The rapid structural changes during the 1990s have increased demand for skilled workers in the financial services and tourism sectors, relative to the low-skilled textile and sugar sectors. Against this background of profound structural change and strong growth performance, the unemployment rate in Mauritius has been steadily rising. Two main causes for rising unemployment can be identified. First, the highly centralized wage-determination system in Mauritius limits the skill premium, resulting in job destruction in the traditional sector and insufficient job creation in the new technology sector. Second, the Mauritian educational system has been unable to provide to the low-skill labor force the higher skills that are required by the emerging sectors, resulting in a skill mismatch problem.
Both supply-side and demand-side reforms can contribute to higher labor market flexibility, which would reduce the unemployment rate and help maintain the relatively high growth that Mauritius has recorded during the past two decades. On the supply side, the government has taken measures to improve its educational system, as indicated above.

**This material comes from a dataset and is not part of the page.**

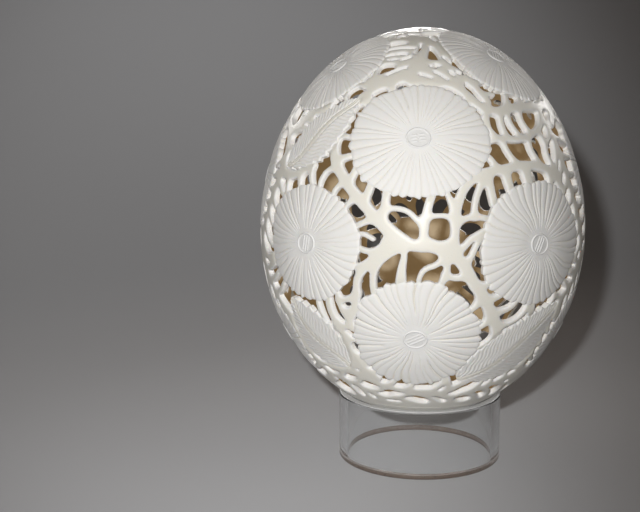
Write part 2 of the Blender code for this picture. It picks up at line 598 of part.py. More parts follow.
def contours(table):
    """Closed outlines of the openings as lists of (row, column) places on the table."""
    rows, cols = table.shape
    inside = table > 0.0
    right = np.roll(inside, -1, axis=1)
    mixed = (inside[:-1] != inside[1:]) | (inside[:-1] != right[:-1]) | (inside[:-1] != right[1:])
    links = {}
    for i, j in zip(*np.nonzero(mixed)):
        k = (j + 1) % cols
        corners = ((i, j), (i, k), (i + 1, k), (i + 1, j))
        sides = (("h", i, j), ("v", i, k), ("h", i + 1, j), ("v", i, j))
        cut = [s for s in range(4) if inside[corners[s]] != inside[corners[(s + 1) % 4]]]
        if len(cut) == 4:
            high = table[i, j] + table[i, k] + table[i + 1, k] + table[i + 1, j] > 0.0
            pairs = ((0, 1), (2, 3)) if high != bool(inside[i, j]) else ((3, 0), (1, 2))
        else:
            pairs = ((cut[0], cut[1]),)
        for a, b in pairs:
            links.setdefault(sides[a], []).append(sides[b])
            links.setdefault(sides[b], []).append(sides[a])
    loops = []
    unused = set(links)
    for start in sorted(links):
        if start not in unused:
            continue
        loop = []
        side = start
        while side in unused:
            unused.discard(side)
            loop.append(crossing(table, side))
            ahead = [s for s in links[side] if s in unused]
            side = ahead[0] if ahead else start
        loops.append(np.array(loop))
    return loops


def crossing(table, side):
    """Place on a grid side where the table passes through nothing."""
    kind, i, j = side
    cols = table.shape[1]
    other = table[i, (j + 1) % cols] if kind == "h" else table[i + 1, j]
    t = table[i, j] / (table[i, j] - other)
    return (i, j + t) if kind == "h" else (i + t, j)


def simplify(points, allowed):
    """Fewest corners of a closed outline that stay within an allowed departure."""
    far = int(np.argmax(np.linalg.norm(points - points[0], axis=1)))
    ring = np.vstack([points, points[:1]])
    keep = {0, far, len(points)}
    stack = [(0, far), (far, len(points))]
    while stack:
        a, b = stack.pop()
        if b - a < 2:
            continue
        chord = ring[b] - ring[a]
        away = ring[a + 1:b] - ring[a]
        t = np.clip(away @ chord / max(chord @ chord, 1e-12), 0.0, 1.0)
        off = np.linalg.norm(away - t[:, None] * chord, axis=1)
        if off.max() > allowed:
            m = a + 1 + int(np.argmax(off))
            keep.add(m)
            stack += [(a, m), (m, b)]
    return sorted(keep - {len(points)})


def openings():
    """Corners of every opening that is cut, as arrays of (angle from the top, angle round)."""
    shapes = []
    for loop in contours(carving_table()):
        theta = loop[:, 0] / STEPS
        phi = loop[:, 1] / STEPS - 180.0
        p = egg(theta, phi)
        spokes = p - p.mean(0)
        area = 0.5 * np.linalg.norm(np.cross(spokes, np.roll(spokes, -1, axis=0)).sum(0))
        corners = simplify(p, OUTLINE)
        if area < LEAST_OPENING or len(corners) < 3:
            continue
        shapes.append(np.stack([theta[corners], phi[corners]], -1))
    return shapes


def on_plane(spots):
    """Places given as (from the top, round) laid out on a plane, with the top at its middle."""
    rho = np.tan(np.radians(spots[:, 0]) / 2.0)
    phi = np.radians(spots[:, 1])
    return np.stack([rho * np.sin(phi), -rho * np.cos(phi)], -1)


def flower_relief():
    """Points of the flowers' pleats: places, depths, and the ridges that join them."""
    spots = []
    depth = []
    ridges = []
    for theta, phi, radius, _ in FLOWERS:
        c, _, east, up = frame_at(theta, phi)
        first = len(spots)
        spots.append(c)
        depth.append(HUB_DIP)
        for r, count, dip in ((HUB_R, PLEATS // 2, 0.0), (PLEAT_OUT * radius, 2 * PLEATS, PLEAT_DEPTH)):
            for k in range(count):
                a = 2.0 * math.pi * k / count
                spots.append(snap(c + r * (math.cos(a) * east + math.sin(a) * up)))
                depth.append(dip * (k % 2))
        hub = first + 1
        rim = hub + PLEATS // 2
        for k in range(PLEATS):
            ridges.append((hub + k // 2, rim + 2 * k))
    return spots, depth, ridges


def leaf_relief():
    """Points down each leaf's raised midrib and its sunk halves."""
    spots = []
    depth = []
    for theta, phi, heading, length, width, bend in LEAVES:
        c, _, east, up = frame_at(theta, phi)
        h = math.radians(heading)
        along = math.cos(h) * up + math.sin(h) * east
        across = math.cos(h) * east - math.sin(h) * up
        for s in (-0.32, -0.12, 0.08, 0.28):
            mid = c + along * s * length + across * bend * length * (0.25 - s * s)
            for side in (-1.0, 0.0, 1.0):
                off = side * 0.25 * width * math.cos(1.1 * math.pi * s)
                spots.append(snap(mid + across * off))
                depth.append(MIDRIB * abs(side))
    return spots, depth


def sheet():
    """The pierced surface: vertices in metres about the egg's middle, and triangles."""
    cuts = openings()
    relief, depth, ridges = flower_relief()
    more, more_depth = leaf_relief()
    phi, theta = angles(np.array(relief + more))
    plain = [(t, p) for t, n in CAP_RINGS for p in np.arange(n) * 360.0 / n - 180.0]
    spots = [np.stack([theta, phi], -1), np.array(plain)]
    depths = np.r_[depth, more_depth, np.zeros(len(plain))]
    base = len(depths)
    edges = list(ridges)
    drain = math.degrees(math.asin(DRAIN_R / (EGG_A * (1.0 - EGG_K))))
    cuts.append(np.array([(180.0 - drain, k * 30.0 - 180.0) for k in range(12)]))
    for cut in cuts:
        n = len(cut)
        spots.append(cut)
        edges += [(base + k, base + (k + 1) % n) for k in range(n)]
        base += n
    spots = np.vstack(spots)
    depths = np.r_[depths, np.zeros(len(spots) - len(depths))]
    flat = on_plane(spots)
    verts, _, faces, origin, _, _ = delaunay_2d_cdt(
        [Vector(p) for p in flat], edges, [], 0, 1e-7)
    at = np.array([o[0] for o in origin])
    flat = flat[at]
    tris = np.array([f[:] for f in faces])
    middle = flat[tris].mean(1)
    gone = np.zeros(len(tris), bool)
    for cut in cuts[:-1]:
        gone |= within(middle, on_plane(cut))
    spots = spots[at]
    p = egg(spots[:, 0], spots[:, 1])
    p -= normal(p) * depths[at][:, None]
    p[:, 2] -= EGG_ZC
    return p * MM, tris[~gone]


def within(points, corners):
    """Which points lie within a closed outline on the plane."""
    hit = np.zeros(len(points), bool)
    low = corners.min(0)
    high = corners.max(0)
    near = np.nonzero(((points > low) & (points < high)).all(1))[0]
    if not len(near):
        return hit
    x, y = points[near].T
    odd = np.zeros(len(near), bool)
    for (ax, ay), (bx, by) in zip(corners, np.roll(corners, -1, axis=0)):
        if ay != by:
            odd ^= ((ay > y) != (by > y)) & (x < ax + (bx - ax) * (y - ay) / (by - ay))
    hit[near] = odd
    return hit


def material(name, colour, roughness, alpha=1.0):
    """A plain finish."""
    mat = bpy.data.materials.new(name)
    mat.use_nodes = True
    shader = mat.node_tree.nodes["Principled BSDF"]
    shader.inputs["Base Color"].default_value = (*colour, 1.0)
    shader.inputs["Roughness"].default_value = roughness
    shader.inputs["Metallic"].default_value = 0.0
    shader.inputs["Alpha"].default_value = alpha
    return mat


def new_object(name, mesh, collection, mat):
    """An object for one sub-part, in the part's collection."""
    obj = bpy.data.objects.new(name, mesh)
    mesh.materials.append(mat)
    collection.objects.link(obj)
    return obj


def make_eggshell(collection):
    """The carved shell: the pierced surface, thickened inwards."""
    points, tris = sheet()
    mesh = bpy.data.meshes.new("eggshell")
    mesh.from_pydata([tuple(p) for p in points], [], [tuple(t) for t in tris])
    work = bmesh.new()
    work.from_mesh(mesh)
    bmesh.ops.delete(work, geom=[v for v in work.verts if not v.link_faces], context="VERTS")
    bmesh.ops.recalc_face_normals(work, faces=work.faces[:])
    lowest = min(work.faces, key=lambda f: f.calc_center_median().z)
    if lowest.normal.z > 0.0:
        bmesh.ops.reverse_faces(work, faces=work.faces[:])
    work.to_mesh(mesh)
    work.free()
    obj = new_object("eggshell", mesh, collection, material("eggshell", (0.86, 0.84, 0.78), 0.5))
    obj.location = (0.0, 0.0, EGG_ZC * MM)
    shell = obj.modifiers.new("shell", "SOLIDIFY")
    shell.thickness = SHELL * MM
    shell.offset = -1.0
    shell.use_even_offset = False
    return obj


def ring_height():
    """Height at which the ring's broken inner edge keeps its gap to the egg."""
    t = np.linspace(0.5 * math.pi, math.pi, 4000)
    r = EGG_A * (1.0 + EGG_K * np.cos(t)) * np.sin(t)
    z = EGG_ZC + EGG_B * np.cos(t)
    inner = RING_R - RING_WALL
    heights = []
    for x, drop in ((inner, RING_ROUND), (inner + RING_ROUND, 0.0)):
        low = EGG_ZC - EGG_B
        high = float(np.interp(x, r[::-1], z[::-1]))
        for _ in range(40):
            mid = 0.5 * (low + high)
            if np.hypot(r - x, z - mid).min() > GAP:
                low = mid
            else:
                high = mid
        heights.append(low + drop)
    return min(heights)


def make_ring(collection):
    """The clear tube: a turned wall with its edges broken."""
    inner = RING_R - RING_WALL
    top = ring_height()
    corners = ((RING_R, top), (RING_R, 0.0), (inner, 0.0), (inner, top))
    mesh = bpy.data.meshes.new("ring_stand")
    mesh.from_pydata([(x * MM, 0.0, z * MM) for x, z in corners],
                     [(k, (k + 1) % len(corners)) for k in range(len(corners))], [])
    obj = new_object("ring_stand", mesh, collection, material("acrylic", (0.93, 0.95, 0.96), 0.05, 0.3))
    turn = obj.modifiers.new("turn", "SCREW")
    turn.angle = 2.0 * math.pi
    turn.steps = RING_SIDES
    turn.render_steps = RING_SIDES
    turn.use_merge_vertices = True
    turn.merge_threshold = 0.00001
    edge = obj.modifiers.new("edge", "BEVEL")
    edge.width = RING_ROUND * MM
    edge.segments = 1
    edge.limit_method = "ANGLE"
    edge.angle_limit = math.radians(40.0)
    return obj


def main():
    """Builds the part in an emptied scene."""
    for obj in list(bpy.data.objects):
        bpy.data.objects.remove(obj, do_unlink=True)
    collection = bpy.data.collections.new(NAME)
    bpy.context.scene.collection.children.link(collection)
    make_eggshell(collection)
    make_ring(collection)


main()
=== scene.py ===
"""Looks of the carved ostrich egg on its clear ring stand.

The egg is a turned surface, and every place on it is given by two angles: theta from its
top and phi round it, with 0 in front and + to the right.  The carving is a table of gaps,
the distance from each place to the nearest solid part, less than nothing inside it.  The
openwork between the motifs is the mesh of the places where that gap is below nothing.
Flowers, leaves and the foot are surfaces of their own on grids that follow their ribs and
veins.  Lengths are in millimetres and turn into metres when a mesh is made.
"""
from __future__ import annotations
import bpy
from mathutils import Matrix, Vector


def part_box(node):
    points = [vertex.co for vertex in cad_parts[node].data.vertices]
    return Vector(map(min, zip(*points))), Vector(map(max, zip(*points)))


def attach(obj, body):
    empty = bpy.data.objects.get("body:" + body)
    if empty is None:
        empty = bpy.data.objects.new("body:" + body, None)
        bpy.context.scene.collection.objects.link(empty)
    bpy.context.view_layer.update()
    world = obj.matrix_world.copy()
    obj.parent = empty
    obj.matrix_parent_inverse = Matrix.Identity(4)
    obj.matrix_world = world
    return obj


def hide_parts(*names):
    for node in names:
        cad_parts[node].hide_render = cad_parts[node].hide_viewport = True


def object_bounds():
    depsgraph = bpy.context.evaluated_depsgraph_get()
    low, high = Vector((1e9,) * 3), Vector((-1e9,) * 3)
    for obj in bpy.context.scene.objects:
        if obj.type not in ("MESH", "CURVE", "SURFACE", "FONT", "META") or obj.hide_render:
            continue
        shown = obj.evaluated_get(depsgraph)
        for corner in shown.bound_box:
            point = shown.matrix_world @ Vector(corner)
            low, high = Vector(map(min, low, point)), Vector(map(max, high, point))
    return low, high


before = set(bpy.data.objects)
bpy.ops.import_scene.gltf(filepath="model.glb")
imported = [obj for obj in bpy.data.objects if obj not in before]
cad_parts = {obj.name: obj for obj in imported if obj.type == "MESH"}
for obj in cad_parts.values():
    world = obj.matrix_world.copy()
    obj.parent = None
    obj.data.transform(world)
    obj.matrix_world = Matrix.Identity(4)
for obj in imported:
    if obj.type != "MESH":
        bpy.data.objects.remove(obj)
CAD_BOX = [list(corner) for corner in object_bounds()]

import logging  # noqa: E402
import math  # noqa: E402
from dataclasses import dataclass, field  # noqa: E402
from enum import Enum  # noqa: E402
from typing import Any, Sequence, Union  # noqa: E402

import bpy  # noqa: E402
import numpy as np  # noqa: E402
from mathutils import Matrix  # noqa: E402
from mathutils.kdtree import KDTree  # noqa: E402

LOG = logging.getLogger("carved_egg")
Array = np.ndarray
MM = 0.001
FAR = 9.0


class Node(Enum):
    """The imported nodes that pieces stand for."""

    EGG = "eggshell"
    RING = "ring_stand"


class Slot(Enum):
    """The record's material slots."""

    SHELL = "eggshell"
    ACRYLIC = "acrylic"


class Seed(Enum):
    """What the middle of a flower shows."""

    BARS = "slanting bars"
    DASHES = "short dashes"


# ---------------------------------------------------------------- the egg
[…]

The labor demand is affected by the relatively rigid institutional arrangements regulating the labor market. While these institutions may have played a useful role in the past, all social partners—including workers and employers—are likely to experience welfare losses under the current framework. To preserve some element of the “social contract,” the reforms could seek to introduce a simplified, two-tier wage-determination system. At the first-tier level, a national body comprising government, employers, and workers could be maintained, but would only establish indicative nonbinding wage guidelines. At the second-gaining would take into account firm- and sector-specific factors, including productivity levels.